Thursday, August 23, 2018

Wedding Ring (Keisuke Kinoshita, 1950)

Toshiro Mifune and Kinuyo Tanaka in Wedding Ring
Noriko Kuki: Kinuyo Tanaka
Takeshi Ema: Toshiro Mifune
Michio Kuki: Jukichi Uno
Tetsuya Kuki: Kenji Susukida

Director: Keisuke Kinoshita
Screenplay: Keisuke Kinoshita
Cinematography: Hiroshi Kusuda
Art direction: Mikio Mori
Music: Chuji Kinoshita

Keisuke Kinoshita's Wedding Ring could easily have been made by MGM in the 1930s with Clark Gable, Norma Shearer, and Franchot Tone, and audiences would have lapped it up while critics dismissed it as old-hat.
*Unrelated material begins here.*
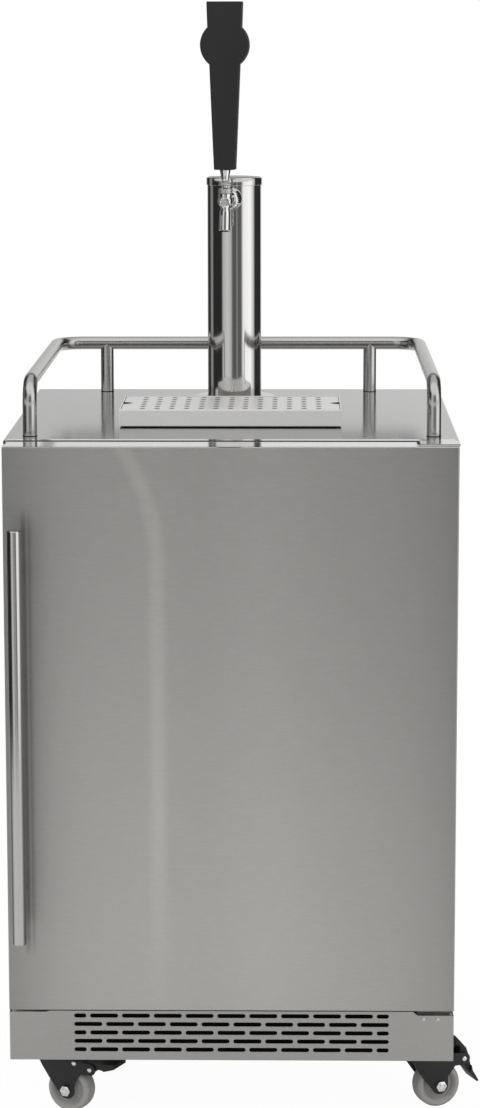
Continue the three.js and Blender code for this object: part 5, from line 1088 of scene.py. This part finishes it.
@dataclass
class Faucet:
    """The tap: shank, coupling nut, body, bonnet, lever, plunger and the plain handle."""

    shop: Workshop
    x: float = -1.8
    y: float = 407.0
    z: float = 1221.0
    turn: float = -6.1
    reach: float = 100.0
    face: float = 38.3
    pivot: float = 12.0
    ball: float = 10.3
    plug_reach: float = 16.0
    plug_drop: float = 1.5
    spout_rake: float = 13.0
    spout_drop: float = 41.0
    lever_ball: float = 7.0
    handle_base: float = 30.8
    handle_height: float = 228.0
    handle_thick: float = 22.0
    foot: float = 12.9
    foot_round: float = 1.6
    disc: float = 33.2
    disc_drop: float = 58.7
    neck: float = 20.5
    head: float = 24.3
    steps: int = 56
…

What Kinoshita's movie has going for it is the great actress Kinuyo Tanaka and the young and hunky Toshiro Mifune. In truth, Tanaka, whose own production company was responsible for Wedding Ring, is a little old for her role -- she was 10 years older than Mifune -- and not particularly suited for the film's frequent celebrations of her beauty. Kinoshita seems more fascinated with Mifune's virile presence, giving him multiple opportunities to appear shirtless, and even providing a scene in which Tanaka's Noriko cuddles the sweat-soaked jacket Mifune's Takeshi Ema has just removed. The plot is familiar stuff: Noriko's husband, Michio, whom she married just before he went to war, has come home with tuberculosis, and Ema is the doctor who visits him to supervise his recovery. Noriko spends much of her time running the family business, a Tokyo jewelry store, and she and Ema frequently encounter each other on their commutes to the seaside resort where Michio is recovering. One thing leads to another, of course. But Ema is made of sterner moral stuff than Noriko, and when Michio, becoming aware of his wife's attraction to the doctor, makes an attempt to kill himself by going swimming, something Ema has demonstrated his proficiency at, the doctor remembers the Hippocratic Oath and determines to break it off. Duty conquers love, and so on. The film is nobody's finest hour, but it's fun to watch Mifune when he was not being directed by Akira Kurosawa -- their Rashomon was released the same year, making Mifune an international star. As for Tanaka, she gave what is perhaps her greatest performance two years later for Kenji Mizoguchi in The Life of Oharu.